Secondly, where else in the UK can hold 80,000 fans and the kind of infrastructure to deal with two football teams that demand the highest level of practice and support facilities? Manchester and Cardiff spring to mind (both could take 70,000 for gridiron) in stadium terms, but how would the Welsh city provide the kind of training back-up for two 53-player teams?

And can you imagine Alex Ferguson allowing the pads-and-helmet brigade to trundle up and down his sacred turf? In the middle of the season? You just can’t see it, can you (actually, you’d love to be in the room when the idea was even raised within Fergie’s earshot. Hair-dryer? More like a bloomin’ flame-thrower!).

Perhaps mindful of this limitation, the Commish went on to suggest a second game could also be played in London, making it a more solid outpost of the league’s globalisation bid. Why not, when the capital already does a good job with one fixture? Logical move, you would think (and another significant stepping stone towards Wembley having its own full-time franchise, perhaps?).

Except that, despite the headline success of the two games in London so far (2007 and 208), there is a groundswell of opposition that doesn’t get much attention – at the moment. Dig through the quotes, back-stories and ‘unofficial’ comments of the teams last year, and you quickly find a measure of displeasure with the whole idea, players and coaches slamming the travel arrangements, the Wembley turf and the whole idea of losing a precious home game.

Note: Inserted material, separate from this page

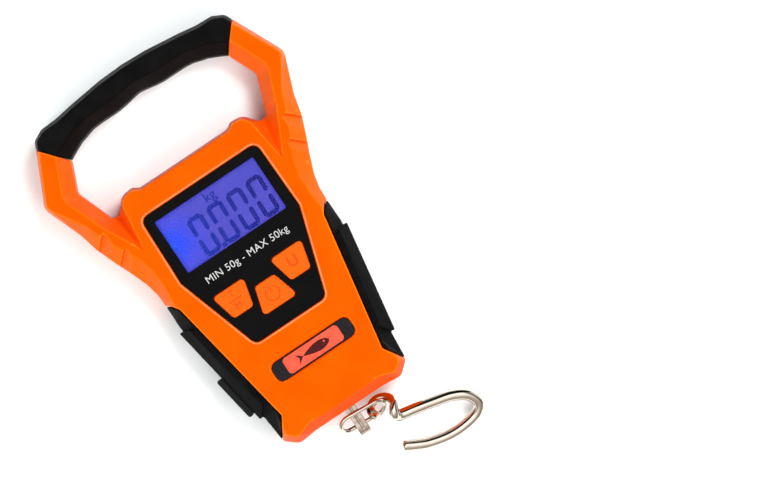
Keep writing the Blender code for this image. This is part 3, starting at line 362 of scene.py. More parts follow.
def key_plastic():
    """The keys' orange: speckled, matt, and paler along the edges with a painted highlight."""
    made, tree, shader = new_material("key_plastic", (0.8, 0.1, 0.01), 0.5, specular=0.12)
    speckle = noise(tree, 0.5, 4.0)
    body = colours(tree, speckle, (0.35, (0.66, 0.074, 0.003)), (0.7, (0.82, 0.102, 0.009)))
    # painted highlight: convex edges are paler
    edge_lit = mix_colours(tree, edge_highlight(tree), body, (0.92, 0.15, 0.025))
    tree.links.new(edge_lit, shader.inputs["Base Color"])
    add_bump(tree, shader, speckle, 0.3, 0.05)
    shader.inputs["Specular Tint"].default_value = WARM_GLOSS
    return made


def shaded_key_mark():
    """The marks pressed into the keys, painted darker than the keys as the shade in their grooves."""
    made, tree, shader = new_material("shaded_key_mark", (0.5, 0.045, 0.003), 0.55, specular=0.1)
    # painted shade: the marks are darker than the keys
    paint_by(tree, shader, noise(tree, 0.5, 3.0), (0.3, (0.44, 0.036, 0.002)), (0.7, (0.56, 0.055, 0.005)))
    return made


def black_rubber():
    """Matt black rubber with a pebbled skin."""
    made, tree, shader = new_material("black_rubber", (0.005, 0.005, 0.005), 0.6, specular=0.04)
    pebbles = tree.nodes.new("ShaderNodeTexVoronoi")
    pebbles.inputs["Scale"].default_value = 1.0 / (0.55 * MM)
    tree.links.new(place(tree), pebbles.inputs["Vector"])
    patchy = noise(tree, 6.0, 4.0)
    paint_by(tree, shader, patchy, (0.3, (0.0018, 0.0018, 0.0018)), (0.75, (0.0045, 0.0044, 0.0044)))
    roughen_by(tree, shader, patchy, 0.3, 0.7, 0.45, 0.6)
    add_bump(tree, shader, pebbles.outputs["Distance"], 0.3, 0.06)
    return made


def black_gloss():
    """Polished black with a faint film of handling on it."""
    made, tree, shader = new_material("black_gloss", (0.001, 0.001, 0.001), 0.12, specular=0.05)
    film = noise(tree, 9.0, 3.0)
    paint_by(tree, shader, film, (0.3, (0.0007, 0.0007, 0.0008)), (0.7, (0.0016, 0.0014, 0.0014)))
    roughen_by(tree, shader, film, 0.3, 0.7, 0.10, 0.2)
    add_bump(tree, shader, noise(tree, 2.5, 1.0), 0.03, 0.1)
    return made


def plate_black():
    """The name plate's ends are finely hammered."""
    made, tree, shader = new_material("plate_black", (0.003, 0.002, 0.003), 0.35, specular=0.15)
    hammered = noise(tree, 0.5, 2.0)
    paint_by(tree, shader, hammered, (0.35, (0.0015, 0.001, 0.0015)), (0.75, (0.013, 0.009, 0.012)))
    add_bump(tree, shader, hammered, 0.5, 0.12)
    return made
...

With one game a year, it is easy to keep the negatives to a minimum and gloss over the murmurs of discontent. Give them two games to grouse about it, and you will definitely hear the chorus of disapproval at a whole new level.

The other factor to bear in mind is that the Commish is NOT the final arbiter of these things. He can propose all the ideas and schemes that he wants but they all, ultimately, have to go to a vote of the owners, and it is that fairly conservative bunch who will decide if these initiatives have any legs at all.

Then of course, there is the suggestion (not, in this instance, from Goodell himself) that London could even stage the Super Bowl, perhaps as early as 2014, but certainly by 2020.

The genuinely astonishing thing is how many pundits over here have pronounced it a “bloody good idea” (a direct quote from the San Diego Union Tribune).

Plain Stupid

No it isn’t. It’s a bloody STUPID idea. London, in early February? When it’s barely 6°C? When a single snowflake can bring the whole rail system to a halt and freeze sports field for hundreds of miles? Where there are no major indoor training venues? And where it would cost fans an arm and several other limbs for a hotel for a few nights (always assuming the football followers of, say, Pittsburgh and Chicago could afford the flight over)?

And, in the absence of the 70,000 or so that Wembley would need to provide the necessary partisan atmosphere (as opposed to 70,000 fans just keen to enjoy a real NFL game), how will it play when thousands turn up in Miami Dolphins jerseys?

Add in the fact that a Super Bowl is actually as much about the week-long hype and hoopla prior as the game itself, then try to imagine a congested, February-time London staging the kind of smoothly-organised fan-friendly activities that attract thousands of fans irrespective of whether they have a ticket or not. It isn’t a pleasant picture to run through your mind’s eye.

That’s not to say London isn’t worthy of its annual NFL ‘prize’ or that it doesn’t do a great job of that one-off event. But the teams are there for only a few days; there is no week-long media frenzy; and the participants can grudgingly see the benefit of taking one game a year abroad. Take the game’s Crown Jewel out of America and it’s a whole new ball game, quite literally.

But then none of these US sources currently insisting it is somehow in the NFL’s best interests have ever been to London in the winter, when public transport can be reduced to Stone Age efficiency, the average shower lasts 6 days and the sun doesn’t shine for a month. Let them spend a week in Wembley in February and we might hear a VERY different tune from these ill-guided sports-writing minstrels!